Dis­mal new poll numbers for Pres­i­dent Obama in Vir­ginia and North Carolina un­der­score a grow­ing dan­ger to his 2012 re­elec­tion hopes — his job-ap­proval rat­ings have dropped be­low 50 per­cent in all of the key states that he “flipped” from the Repub­li­cans in 2008.

Mr. Obama was able to win three years ago mainly be­cause he cap­tured nine states that had gone for Repub­li­can Ge­orge W. Bush in 2004: Florida, Ohio, North Carolina, Vir­ginia, In­di­ana, Colorado, Iowa, New Mex­ico and Ne­vada. Com­bined, those states will ac­count for 112 elec­toral votes in 2012.

But with just over a year un­til the next elec­tion, Mr. Obama’s rat­ing has fallen be­low 50 per­cent in ev­ery one of those states — al­ways a warn­ing sign for an in­cum­bent. In only one state, Iowa, is his ap­proval rat­ing, 48 per­cent, higher than his dis­ap­proval rat­ing, 45 per­cent.

“The coun­try’s off on the wrong track, and you pay a price for that when you’re in charge,” said Glen Bol­ger, a part­ner at the Repub­li­can polling firm Pub­lic Opinion Strate­gies in Alexan­dria. “It’s all about the econ­omy.
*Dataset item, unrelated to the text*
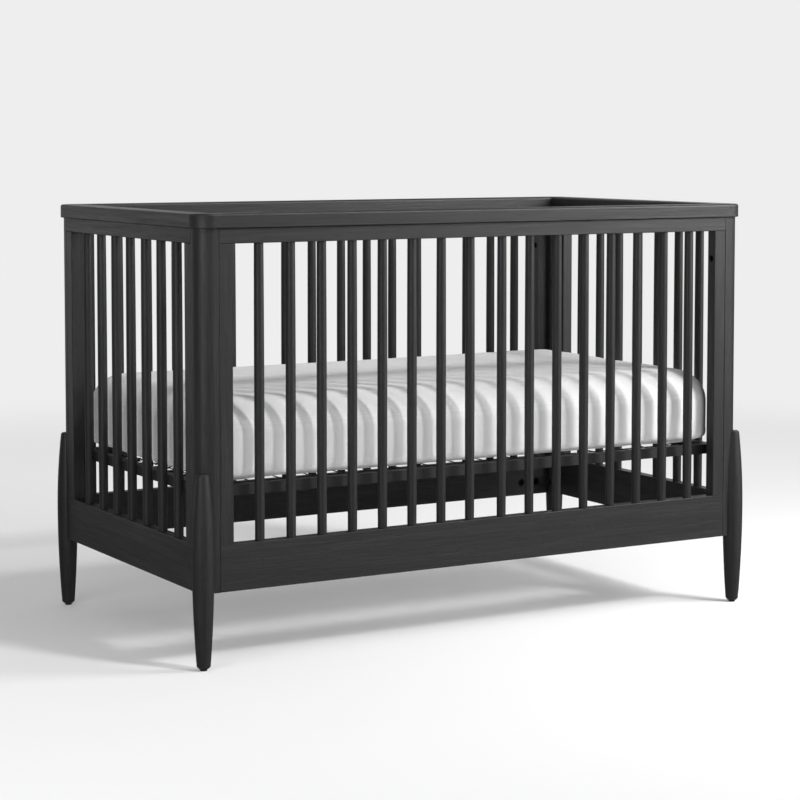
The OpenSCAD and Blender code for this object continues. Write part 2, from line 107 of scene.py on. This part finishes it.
def makeStainedWood(name, along):
    # Open-pored hardwood, planed, stained black and sealed with a satin lacquer. The pores and the
    # soft growth rings stay visible as faint streaks, and the film gives a broad, dull shine.
    look = stainedWood
    material, tree = newMaterial(name)
    place = addNode(tree, "ShaderNodeTexCoord").outputs["Object"]

    def stretched(width, length, shift):
        size = [1 / width] * 3
        size[along] = 1 / length
        return addNode(
            tree, "ShaderNodeMapping", {"Vector": place, "Scale": size, "Location": shift}
        ).outputs["Vector"]

    wanderPlace = stretched(look["wanderWidth"], look["wanderLength"], (3, 1, 7))
    wander = addNode(tree, "ShaderNodeTexNoise", {"Vector": wanderPlace, "Scale": 1.0, "Detail": 2.0})
    figurePlace = addNode(
        tree,
        "ShaderNodeVectorMath",
        {0: stretched(look["figureWidth"], look["figureLength"], (0, 5, 2)), 1: wander.outputs["Color"]},
        operation="ADD",
    )
    figure = addNode(
        tree,
        "ShaderNodeTexNoise",
        {
            "Vector": figurePlace.outputs[0],
            "Scale": 1.0,
            "Detail": 4.0,
            "Roughness": 0.6,
            "Distortion": 0.6,
        },
    ).outputs[0]
    streaks = addNode(
        tree,
        "ShaderNodeTexNoise",
        {
            "Vector": stretched(look["streakWidth"], look["streakLength"], (11, 0, 4)),
            "Scale": 1.0,
            "Detail": 3.0,
            "Roughness": 0.6,
        },
    ).outputs[0]
    porePlace = stretched(look["poreWidth"], look["poreLength"], (0, 9, 1))
    pores = addNode(
        tree, "ShaderNodeTexNoise", {"Vector": porePlace, "Scale": 1.0, "Detail": 1.0}
    ).outputs[0]
    grain = addNode(tree, "ShaderNodeMath", {0: figure, 1: streaks}, operation="ADD").outputs[0]
    grainTone = addNode(
        tree,
        "ShaderNodeMapRange",
        {"Value": grain, "From Min": 0.72, "From Max": 1.28, "To Min": 0.0, "To Max": 1.0},
    ).outputs[0]
    tone = addNode(
        tree,
        "ShaderNodeValToRGB",
        {"Fac": grainTone},
        stops=[(0.0, look["dark"]), (1.0, look["light"]), (0.5, look["mid"])],
    ).outputs["Color"]
    poreMask = addNode(
        tree,
        "ShaderNodeMapRange",
        {"Value": pores, "From Min": 0.60, "From Max": 0.70, "To Min": 0.0, "To Max": 0.75},
    ).outputs[0]
    colour = addNode(
        tree,
        "ShaderNodeMix",
        {0: poreMask, 6: tone, 7: fromHex(look["pore"])},
        data_type="RGBA",
    ).outputs[2]
    rough = addNode(
        tree,
        "ShaderNodeMapRange",
        {
            "Value": grain,
            "From Min": 0.7,
            "From Max": 1.3,
            "To Min": look["roughness"] + 0.07,
            "To Max": look["roughness"] - 0.05,
        },
    ).outputs[0]
    relief = addNode(
        tree, "ShaderNodeMath", {0: grainTone, 1: poreMask}, operation="SUBTRACT"
    ).outputs[0]
    bump = addNode(
        tree,
        "ShaderNodeBump",
        {"Height": relief, "Strength": 0.45, "Distance": look["poreDepth"]},
    ).outputs["Normal"]
    shader = addNode(
        tree,
        "ShaderNodeBsdfPrincipled",
        {
            "Base Color": colour,
            "Roughness": rough,
            "Normal": bump,
            "IOR": 1.5,
            "Specular IOR Level": look["shine"],
        },
    )
    addNode(tree, "ShaderNodeOutputMaterial", {"Surface": shader.outputs[0]})
    return material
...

He’s not get­ting the job done in the eyes of the vot­ers.”

In Florida, where Mr. Obama took 50.9 per­cent of the vote in 2008, only 41 per­cent of those polled in a re­cent sur­vey ap­prove of the job Mr. Obama is do­ing; 56 per­cent dis­ap­prove.

In Vir­ginia, a break­through state for the pres­i­dent in 2008 when he took 52.7 per­cent of the vote, only 40 per­cent of vot­ers now ap­prove of him, 54 per­cent dis­ap­prove, and he’s trail­ing former Mas­sachusetts Gov. Mitt Rom­ney by 2 per­cent­age points.

The web­site Real Clear Pol­i­tics rates only one of the nine states, New Mex­ico, as still lean­ing to­ward Mr. Obama, with Iowa rated as a tossup. All the oth­ers are listed in the Repub­li­can camp.

Pres­i­den­tial spokesman Jay Car­ney said Mr. Obama isn’t wor­ried about his re­elec­tion prospects.

“The pres­i­dent is fo­cused on the things he needs to do as pres­i­dent — get­ting the econ­omy go­ing,” Mr. Car­ney said. “He’s not fo­cused on his po­lit­i­cal stand­ing or his stand­ing in the polls.”

But since an­nounc­ing his $447 bil­lion jobs plan on Sept. 8, Mr. Obama has de­voted his first three trips out­side Washington to three of the “flipped” states: Vir­ginia, North Carolina and Ohio. On Thurs­day, he will travel to Cincin­nati, near the district of House Speaker John A. Boehner, a Repub­li­can, to high­light a crum­bling bridge over the Ohio River. His jobs bill would pro­vide tens of bil­lions of fed­eral dol­lars to fund con­struc­tion projects.

Mr. Obama’s ap­proval rat­ings have been hurt by slug­gish growth and an un­em­ploy­ment rate that has re­mained above 9 per­cent na­tion­ally this year.

In re­sponse, the pres­i­dent pro­posed a stim­u­lus plan this month that is run­ning into op­po­si­tion from both par­ties on Capi­tol Hill.

The ap­proval trends in these key states are grow­ing worse for Mr. Obama as the weak econ­omy per­sists. In Vir­ginia, a Quin­nip­iac Univer­sity poll re­leased Thurs­day said 40 per­cent of vot­ers ap­prove of the job Mr. Obama is do­ing, down from 48 per­cent in June.

In North Carolina, the site of next year’s Demo­cratic National Con­ven­tion, 43 per­cent of vot­ers ap­prove of Mr. Obama and 53 per­cent dis­ap­prove. Mr. Obama won the state by 1 per­cent­age point over Sen. John Mc­Cain, Ari­zona Repub­li­can, in 2008, the first time a Demo­crat took the Tarheel State since 1976.

“These are the pur­plest of the pur­ple — the true bat­tle­grounds for 2012,” Mr. Bol­ger wrote in a blog post. “One thing is cer­tain — if the Repub­li­cans do not win at least seven of these nine states, we do not win back the White House.”

His­pan­ics are a key vot­ing bloc in many of these swing states. They ac­counted for 9 per­cent of the vot­ers in those nine states in 2008, and they fa­vored Mr. Obama by 26 points, 62 per­cent to 36 per­cent.

In three states — Florida, New Mex­ico and Ne­vada — His­pan­ics were es­pe­cially cru­cial to Mr. Obama’s vic­tory. In Ne­vada, His­pan­ics fa­vored Mr. Obama by 76 per­cent to 22 per­cent.